INSTRUCTIONS FOR THE TASK: Copy out, exactly and without additions, the lines from the one that contains "obj.parent = empty" to the one that contains "cad_parts[node].hide_render = cad_parts[node].hide_viewport", both ends included.

GIVEN INFORMATION:
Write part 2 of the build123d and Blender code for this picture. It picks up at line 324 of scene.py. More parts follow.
...
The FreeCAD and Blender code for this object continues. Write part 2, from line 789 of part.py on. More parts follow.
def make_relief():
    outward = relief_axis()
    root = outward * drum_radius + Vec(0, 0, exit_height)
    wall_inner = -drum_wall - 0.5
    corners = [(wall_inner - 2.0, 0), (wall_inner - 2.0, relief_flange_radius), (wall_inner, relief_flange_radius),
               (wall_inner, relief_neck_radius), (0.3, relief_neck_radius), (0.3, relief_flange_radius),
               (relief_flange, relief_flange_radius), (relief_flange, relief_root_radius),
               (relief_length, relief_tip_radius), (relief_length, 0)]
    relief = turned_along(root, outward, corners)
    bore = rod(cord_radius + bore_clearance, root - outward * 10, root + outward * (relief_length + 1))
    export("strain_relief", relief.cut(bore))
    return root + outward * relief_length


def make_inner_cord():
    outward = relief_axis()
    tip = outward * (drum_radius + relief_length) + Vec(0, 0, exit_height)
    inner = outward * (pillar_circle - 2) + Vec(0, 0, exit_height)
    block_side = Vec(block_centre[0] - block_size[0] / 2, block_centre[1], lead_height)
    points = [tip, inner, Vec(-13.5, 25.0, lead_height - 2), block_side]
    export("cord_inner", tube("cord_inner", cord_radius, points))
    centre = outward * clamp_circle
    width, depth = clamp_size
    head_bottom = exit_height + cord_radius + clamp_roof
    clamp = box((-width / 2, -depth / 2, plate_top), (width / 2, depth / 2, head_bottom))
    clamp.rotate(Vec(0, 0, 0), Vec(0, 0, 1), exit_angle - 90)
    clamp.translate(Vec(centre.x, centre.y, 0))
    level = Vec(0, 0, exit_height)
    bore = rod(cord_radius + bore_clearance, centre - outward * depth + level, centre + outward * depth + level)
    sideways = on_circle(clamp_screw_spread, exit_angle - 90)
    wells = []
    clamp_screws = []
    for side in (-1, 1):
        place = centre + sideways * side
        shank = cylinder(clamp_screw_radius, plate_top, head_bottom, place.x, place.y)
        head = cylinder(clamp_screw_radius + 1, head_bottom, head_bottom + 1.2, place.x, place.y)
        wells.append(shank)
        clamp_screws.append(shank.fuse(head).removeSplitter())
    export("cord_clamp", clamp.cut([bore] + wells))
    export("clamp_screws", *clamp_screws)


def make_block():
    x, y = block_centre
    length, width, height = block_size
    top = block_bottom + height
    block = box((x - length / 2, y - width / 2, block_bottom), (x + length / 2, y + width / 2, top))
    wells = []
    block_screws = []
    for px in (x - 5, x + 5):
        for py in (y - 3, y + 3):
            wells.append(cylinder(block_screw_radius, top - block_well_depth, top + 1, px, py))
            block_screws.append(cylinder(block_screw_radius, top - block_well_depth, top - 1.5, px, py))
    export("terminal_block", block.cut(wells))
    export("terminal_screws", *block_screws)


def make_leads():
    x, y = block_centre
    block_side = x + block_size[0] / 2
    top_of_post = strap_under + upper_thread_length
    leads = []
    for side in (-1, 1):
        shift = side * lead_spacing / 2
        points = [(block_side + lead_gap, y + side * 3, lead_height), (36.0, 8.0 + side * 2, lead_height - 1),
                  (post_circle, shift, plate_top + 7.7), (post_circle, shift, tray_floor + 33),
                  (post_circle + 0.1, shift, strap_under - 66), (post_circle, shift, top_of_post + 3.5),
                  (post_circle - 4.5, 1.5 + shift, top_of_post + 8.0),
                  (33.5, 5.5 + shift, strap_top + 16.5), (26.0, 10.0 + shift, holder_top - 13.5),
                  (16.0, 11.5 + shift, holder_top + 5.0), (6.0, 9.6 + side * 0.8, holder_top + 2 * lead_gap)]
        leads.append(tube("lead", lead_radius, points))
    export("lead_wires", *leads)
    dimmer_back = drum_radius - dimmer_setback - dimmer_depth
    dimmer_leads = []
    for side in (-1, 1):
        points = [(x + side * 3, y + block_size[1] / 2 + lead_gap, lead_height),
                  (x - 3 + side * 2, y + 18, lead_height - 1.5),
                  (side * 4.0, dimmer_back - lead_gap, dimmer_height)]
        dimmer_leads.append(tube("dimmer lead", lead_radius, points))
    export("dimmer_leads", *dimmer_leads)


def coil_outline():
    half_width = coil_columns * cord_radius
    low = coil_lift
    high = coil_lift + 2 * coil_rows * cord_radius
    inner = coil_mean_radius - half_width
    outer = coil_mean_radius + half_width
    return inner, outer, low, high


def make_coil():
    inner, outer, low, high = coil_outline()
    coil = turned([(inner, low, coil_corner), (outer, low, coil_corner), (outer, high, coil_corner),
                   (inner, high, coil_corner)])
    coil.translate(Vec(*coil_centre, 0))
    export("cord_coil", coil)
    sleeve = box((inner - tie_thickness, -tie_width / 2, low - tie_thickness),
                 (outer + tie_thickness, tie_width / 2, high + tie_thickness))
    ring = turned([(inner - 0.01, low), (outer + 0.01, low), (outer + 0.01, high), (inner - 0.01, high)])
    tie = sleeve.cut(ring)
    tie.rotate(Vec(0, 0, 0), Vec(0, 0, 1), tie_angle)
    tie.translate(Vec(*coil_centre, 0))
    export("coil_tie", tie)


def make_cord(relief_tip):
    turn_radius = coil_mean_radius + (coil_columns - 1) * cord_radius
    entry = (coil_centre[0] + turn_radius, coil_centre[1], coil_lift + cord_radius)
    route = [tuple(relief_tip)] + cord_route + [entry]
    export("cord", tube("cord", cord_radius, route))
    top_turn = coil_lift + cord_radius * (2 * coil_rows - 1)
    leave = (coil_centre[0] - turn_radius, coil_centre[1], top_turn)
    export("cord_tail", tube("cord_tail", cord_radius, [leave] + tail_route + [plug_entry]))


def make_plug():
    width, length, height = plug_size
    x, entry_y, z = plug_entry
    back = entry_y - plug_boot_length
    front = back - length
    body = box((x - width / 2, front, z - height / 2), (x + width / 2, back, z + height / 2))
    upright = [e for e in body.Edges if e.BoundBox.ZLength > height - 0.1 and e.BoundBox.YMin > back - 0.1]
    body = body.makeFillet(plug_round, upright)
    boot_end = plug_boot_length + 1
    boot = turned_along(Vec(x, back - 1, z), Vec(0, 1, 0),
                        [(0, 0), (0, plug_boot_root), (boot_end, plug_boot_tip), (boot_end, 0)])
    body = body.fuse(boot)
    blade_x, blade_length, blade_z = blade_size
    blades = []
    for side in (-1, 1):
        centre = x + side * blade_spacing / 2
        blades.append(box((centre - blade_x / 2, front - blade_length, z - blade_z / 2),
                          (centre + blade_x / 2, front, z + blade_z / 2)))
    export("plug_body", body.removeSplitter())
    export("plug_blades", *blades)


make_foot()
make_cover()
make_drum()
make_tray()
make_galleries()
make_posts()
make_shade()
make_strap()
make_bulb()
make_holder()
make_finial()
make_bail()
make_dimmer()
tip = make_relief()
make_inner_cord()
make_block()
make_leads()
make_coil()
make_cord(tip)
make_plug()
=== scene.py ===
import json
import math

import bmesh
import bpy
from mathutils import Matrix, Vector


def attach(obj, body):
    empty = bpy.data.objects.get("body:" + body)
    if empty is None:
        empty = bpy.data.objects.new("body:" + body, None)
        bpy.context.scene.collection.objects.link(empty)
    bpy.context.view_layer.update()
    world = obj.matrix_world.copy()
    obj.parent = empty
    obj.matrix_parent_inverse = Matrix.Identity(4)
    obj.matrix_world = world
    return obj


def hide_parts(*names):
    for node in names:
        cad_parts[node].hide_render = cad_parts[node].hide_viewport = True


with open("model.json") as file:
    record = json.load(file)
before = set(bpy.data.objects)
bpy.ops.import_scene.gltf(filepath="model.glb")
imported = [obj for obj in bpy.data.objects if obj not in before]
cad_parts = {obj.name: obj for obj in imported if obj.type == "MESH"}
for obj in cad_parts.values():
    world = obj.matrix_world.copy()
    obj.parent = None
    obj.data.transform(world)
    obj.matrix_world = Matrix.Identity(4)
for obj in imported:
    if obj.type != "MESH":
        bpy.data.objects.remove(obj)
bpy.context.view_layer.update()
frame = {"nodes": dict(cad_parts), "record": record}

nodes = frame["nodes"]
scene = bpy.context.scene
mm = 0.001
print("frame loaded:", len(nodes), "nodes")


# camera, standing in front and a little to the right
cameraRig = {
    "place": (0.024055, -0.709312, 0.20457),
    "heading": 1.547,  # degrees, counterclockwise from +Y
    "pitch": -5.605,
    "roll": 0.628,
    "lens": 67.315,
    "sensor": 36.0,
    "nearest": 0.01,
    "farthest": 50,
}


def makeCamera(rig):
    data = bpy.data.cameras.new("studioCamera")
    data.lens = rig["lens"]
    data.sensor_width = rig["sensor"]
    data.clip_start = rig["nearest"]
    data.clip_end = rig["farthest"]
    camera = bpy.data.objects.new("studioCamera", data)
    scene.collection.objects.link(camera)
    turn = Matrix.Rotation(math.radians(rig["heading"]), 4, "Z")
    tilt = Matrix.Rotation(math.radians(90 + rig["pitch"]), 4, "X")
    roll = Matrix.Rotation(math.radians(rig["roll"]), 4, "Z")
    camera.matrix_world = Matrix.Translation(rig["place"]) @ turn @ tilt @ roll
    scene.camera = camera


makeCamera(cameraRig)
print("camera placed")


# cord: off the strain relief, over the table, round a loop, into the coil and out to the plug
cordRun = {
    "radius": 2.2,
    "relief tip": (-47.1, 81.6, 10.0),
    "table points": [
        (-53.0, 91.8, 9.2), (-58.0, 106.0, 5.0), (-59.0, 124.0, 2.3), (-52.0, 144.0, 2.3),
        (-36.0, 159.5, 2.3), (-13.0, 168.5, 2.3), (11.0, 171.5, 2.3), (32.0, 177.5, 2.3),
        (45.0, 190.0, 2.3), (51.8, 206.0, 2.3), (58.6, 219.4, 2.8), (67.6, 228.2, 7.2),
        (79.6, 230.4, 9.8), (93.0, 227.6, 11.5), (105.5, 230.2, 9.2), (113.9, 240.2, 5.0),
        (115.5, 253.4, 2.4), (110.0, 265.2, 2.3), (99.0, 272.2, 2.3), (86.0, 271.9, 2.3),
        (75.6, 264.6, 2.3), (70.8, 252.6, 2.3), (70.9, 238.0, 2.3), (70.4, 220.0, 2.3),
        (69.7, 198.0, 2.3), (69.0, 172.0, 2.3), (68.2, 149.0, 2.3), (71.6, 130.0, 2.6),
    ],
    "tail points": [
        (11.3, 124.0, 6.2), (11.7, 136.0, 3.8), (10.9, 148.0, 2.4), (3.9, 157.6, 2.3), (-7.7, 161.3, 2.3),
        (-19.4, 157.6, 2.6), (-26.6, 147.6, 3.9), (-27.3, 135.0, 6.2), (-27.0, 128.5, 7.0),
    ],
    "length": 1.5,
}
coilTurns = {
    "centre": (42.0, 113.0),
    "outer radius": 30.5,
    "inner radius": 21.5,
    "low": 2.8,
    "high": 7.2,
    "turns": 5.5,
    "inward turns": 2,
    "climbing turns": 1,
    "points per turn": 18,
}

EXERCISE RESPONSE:
    obj.parent = empty
    obj.matrix_parent_inverse = Matrix.Identity(4)
    obj.matrix_world = world
    return obj


def hide_parts(*names):
    for node in names:
        cad_parts[node].hide_render = cad_parts[node].hide_viewport = True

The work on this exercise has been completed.